The Canadian mathematician Ari Belenkiy has argued that Hypatia may have been involved in a controversy over the date of the Christian holiday of Easter 417 and that she was killed on the vernal equinox while making astronomical observations.
Classical scholars Alan Cameron and Edward J. Watts both dismiss this hypothesis, noting that there is absolutely no evidence in any ancient text to support any part of the hypothesis.
Hypatia has been described as a universal genius, but she was probably more of a teacher and commentator than an innovator.
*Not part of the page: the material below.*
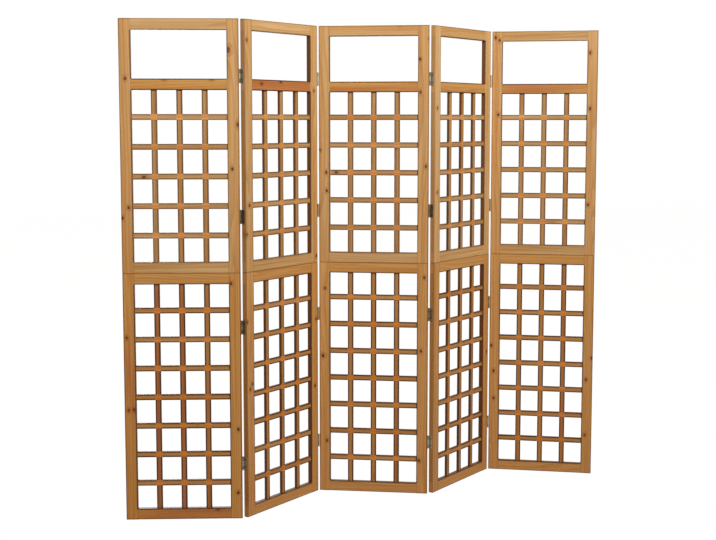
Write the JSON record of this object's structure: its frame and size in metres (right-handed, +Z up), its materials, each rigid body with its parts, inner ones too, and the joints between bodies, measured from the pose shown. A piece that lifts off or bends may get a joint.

No evidence has been found that Hypatia ever published any independent works on philosophy and she does not appear to have made any groundbreaking mathematical discoveries.
During Hypatia’s time period, scholars preserved classical mathematical works and commented on them to develop their arguments, rather than publishing original works. It has also been suggested that the closure of the Mouseion and the destruction of the Serapeum may have led Hypatia and her father to focus their efforts on preserving seminal mathematical books and making them accessible to their students.
The Suda mistakenly states that all of Hypatia’s writings have been lost, but modern scholarship has identified several works by her as extant. This kind of authorial uncertainty is typical of female philosophers from antiquity.
Hypatia wrote in Greek, which was the language spoken by most educated people in the Eastern Mediterranean at the time. In classical antiquity, astronomy was seen as being essentially mathematical in character. Furthermore, no distinction was made between mathematics and numerology or astronomy and astrology.